6.625, Qs: Lithuanian phonology, Greek VOT values, Parser results

The Linguist List linguist at tam2000.tamu.edu
Sun Apr 30 04:59:08 UTC 1995


----------------------------------------------------------------------
LINGUIST List:  Vol-6-625. Sat 29 Apr 1995. ISSN: 1068-4875. Lines: 186
 
Subject: 6.625, Qs: Lithuanian phonology, Greek VOT values, Parser results
 
Moderators: Anthony Rodrigues Aristar: Texas A&M U. <aristar at tam2000.tamu.edu>
            Helen Dry: Eastern Michigan U. <hdry at emunix.emich.edu>
 
Asst. Editors: Ron Reck <rreck at emunix.emich.edu>
               Ann Dizdar <dizdar at tam2000.tamu.edu>
               Ljuba Veselinova <lveselin at emunix.emich.edu>
               Annemarie Valdez <avaldez at emunix.emich.edu>
 
                           REMINDER
[We'd like to remind readers that the responses to queries are usually
best posted to the individual asking the question. That individual is
then  strongly encouraged to post a summary to the list.   This policy was
instituted to help control the huge volume of mail on LINGUIST; so we
would appreciate your cooperating with it whenever it seems appropriate.]
 
-------------------------Directory-------------------------------------
 
1)
Date: Wed, 26 Apr 95 22:06:22 EDT
From: MICHEL PLATT (m200754 at er.uqam.ca)

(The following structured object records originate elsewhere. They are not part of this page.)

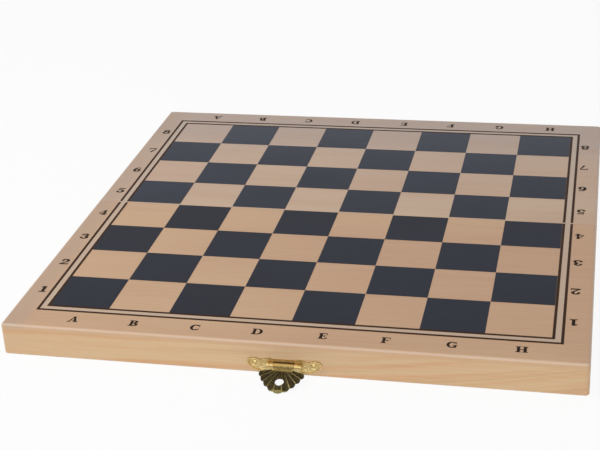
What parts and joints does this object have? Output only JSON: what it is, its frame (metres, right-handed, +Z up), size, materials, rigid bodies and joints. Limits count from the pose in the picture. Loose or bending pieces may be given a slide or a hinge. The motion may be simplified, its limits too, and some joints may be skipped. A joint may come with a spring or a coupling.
{
  "type": "folding chess box",
  "caption": "Two wooden trays hinged along one edge that open flat into a printed chess board and shut into a box held by a brass hasp.",
  "frame": {"origin": "middle of the ground that the opened box covers with its hasp and catch, on the plane of the rims", "axes": "+X along the fold, from file A to file H, +Y from the front tray with the hasp to the far tray, +Z up out of the printed board"},
  "size_m": [0.29, 0.3183, 0.0185],
  "materials": {
    "printed_veneer": "satin",
    "ink": "satin",
    "rail_wood": "satin",
    "bright_brass": "pressed",
    "antique_brass": "darkened"
  },
  "bodies": {
    "near_half": {"near_panel": "printed_veneer", "near_print": "ink", "near_front_rail": "rail_wood", "near_left_rail": "rail_wood", "near_right_rail": "rail_wood", "near_hinge_rail": "rail_wood", "left_hinge_near_leaf": "bright_brass", "left_hinge_pin": "bright_brass", "right_hinge_near_leaf": "bright_brass", "right_hinge_pin": "bright_brass", "near_hinge_screws": "bright_brass", "clasp_plate": "bright_brass", "clasp_nails": "bright_brass", "clasp_pin": "bright_brass"},
    "far_half": {"far_panel": "printed_veneer", "far_print": "ink", "far_outer_rail": "rail_wood", "far_left_rail": "rail_wood", "far_right_rail": "rail_wood", "far_hinge_rail": "rail_wood", "left_hinge_far_leaf": "bright_brass", "right_hinge_far_leaf": "bright_brass", "far_hinge_screws": "bright_brass", "catch_plate": "bright_brass", "catch_stud": "bright_brass", "catch_nails": "bright_brass"},
    "hasp": {"clasp_hasp": "antique_brass"}
  },
  "joints": [
    {"name": "lid_fold", "type": "hinge", "parent": "near_half", "child": "far_half", "pos_m": [0, 0.00723, -0.0001], "axis": [-1, 0, 0], "range_deg": [0, 180]},
    {"name": "hasp_swing", "type": "hinge", "parent": "near_half", "child": "hasp", "pos_m": [0.0005, -0.14287, 0.0056], "axis": [-1, 0, 0], "range_deg": [-71.85, 86.1]}
  ]
}
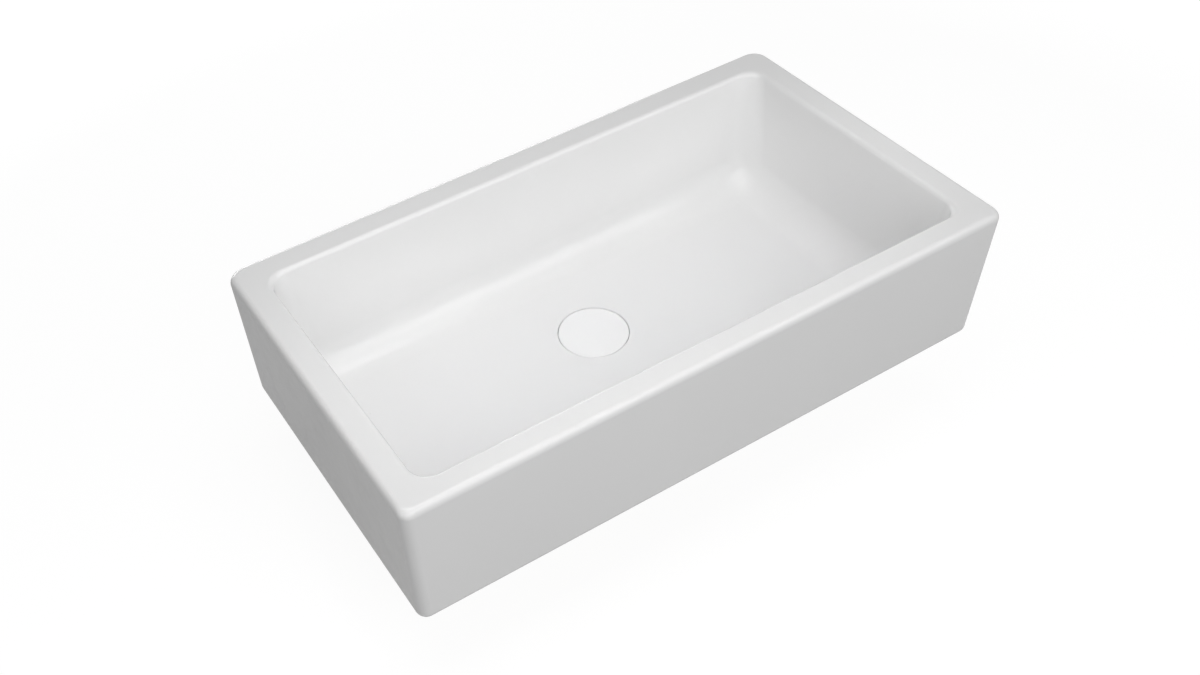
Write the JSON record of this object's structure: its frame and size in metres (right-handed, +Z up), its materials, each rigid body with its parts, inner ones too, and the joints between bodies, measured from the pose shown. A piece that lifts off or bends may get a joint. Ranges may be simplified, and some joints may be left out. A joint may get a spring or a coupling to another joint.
{
  "type": "farmhouse apron front sink",
  "caption": "White glazed fireclay farmhouse sink with a plain apron front, one deep rectangular basin, and a basket waste under a removable white drain cap.",
  "frame": {"origin": "on the drain's axis, level with the lower end of the tailpiece", "axes": "+X along the sink, to the right of someone who faces the apron; +Y from the apron to the back; +Z up, along the drain's axis"},
  "size_m": [0.8376, 0.4646, 0.356],
  "materials": {
    "glaze": "gloss white glaze over fireclay",
    "cap_glaze": "gloss white glaze",
    "soft_rubber": "soft, satin",
    "steel": "polished stainless steel",
    "steel_sheet": "satin stainless sheet",
    "white_rubber": "matt",
    "black_rubber": "matt",
    "fibre": "pressed fibre",
    "nut_plastic": "moulded, white",
    "clip_plastic": "moulded, natural white",
    "pipe_plastic": "extruded tube, white"
  },
  "bodies": {
    "bowl": {"sink_bowl": "glaze", "strainer_body": "steel", "flange_seal": "white_rubber", "under_gasket": "black_rubber", "fibre_washer": "fibre", "locknut": "nut_plastic", "tail_washer": "white_rubber", "coupling_nut": "nut_plastic", "tailpiece": "pipe_plastic"},
    "basket": {"basket_cup": "steel_sheet", "basket_post": "steel", "basket_knob": "steel", "basket_washer": "steel_sheet", "stopper_seal": "black_rubber", "post_clip": "clip_plastic"},
    "cap": {"drain_cap": "cap_glaze", "cap_pads": "soft_rubber"}
  },
  "joints": [
    {"name": "basket_lift", "type": "slide", "parent": "bowl", "child": "basket", "axis": [0, 0, 1], "range_m": [0, 0.12]},
    {"name": "cap_lift", "type": "slide", "parent": "basket", "child": "cap", "axis": [0, 0, 1], "range_m": [0, 0.1]}
  ]
}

Subject: Need info Lithuanian Phonology
 
2)
Date: Thu, 27 Apr 95 12:58:02 +1000
From: (Liz Francis) (E.Francis at unsw.EDU.AU)
Subject: Greek VOT Values
 
3)
Date:   Wed, 26 Apr 1995 21:27:36 -1000
From: Phil Bralich (bralich at uhunix.uhcc.Hawaii.Edu)
Subject: Parser results
 
-------------------------Messages--------------------------------------
1)
Date: Wed, 26 Apr 95 22:06:22 EDT
From: MICHEL PLATT (m200754 at er.uqam.ca)
Subject: Need info Lithuanian Phonology
 
I would like to know who has recently written articles, etc., on
Lithuanian Phonology. Would like to know what is currently out there
(also looking for e-mail address for Lithuanian Summer School in Vilnius
if anyone has it)
 
Michel (Platukis) Platt
 
--------------------------------------------------------------------------
2)
Date: Thu, 27 Apr 95 12:58:02 +1000
From: (Liz Francis) (E.Francis at unsw.EDU.AU)
Subject: Greek VOT Values
 
Dear Linguist Subscribers,
I am interested in obtaining the following information or references which
deal with the following:
 
VOT values (and any other acoustic charactersitics) of the bilabial and
alveolar-dental stops of Modern Greek.
 
If you have any information about this, can you please write to me at:
e.francis at unsw.edu.au
 
Thank You
 
Elizabeth Francis
 
--------------------------------------------------------------------------
3)
Date:   Wed, 26 Apr 1995 21:27:36 -1000
From: Phil Bralich (bralich at uhunix.uhcc.Hawaii.Edu)
Subject: Parser results
 
I have been involved in creating a new parser for English using a
theory of syntax developed by myself and Professor Derek Bickerton
of the University of Hawaii.  We have had good initial success and
would like to ask for comments and suggestions on what we have
accomplished.  Specifically, we would like to receive comments about
lexical items  and structure types that readers believe would pose us
problems.  At the end of this message is a list of sentences that
indicate the extent of our success so far.  If you recognize structure
types or lexical items that we are missing, we will try and include
them in future stages of the parsers development.
 
The parser is still in its infancy, but here are the specs for a rather
complete version of the parser.  It is based on a series of algorithms
that have been four years in the making, but the programming required
to create this parser has only taken 300 hours using C++ .  There are
approximately 3000 lines of code that take up 150k executable on
disk.  About 100k of RAM is required to run the parser.  30k on disk is
required for a 300 word dictionary.   An average sentence takes under
4 seconds to process on a 486 IBM compatible.  Since this is only a
development version, we expect these numbers to change.  To date, no
optimizations have occurred, and we expect to significantly shrink the
dictionary disk usage and the execution time.
 
The final demonstration version of the parser (due to finish in a few
weeks) will: 1) identify sentences as correct, incorrect but parsable
(e.g. John likes herself), or unparsable (e.g. John up red the), 2)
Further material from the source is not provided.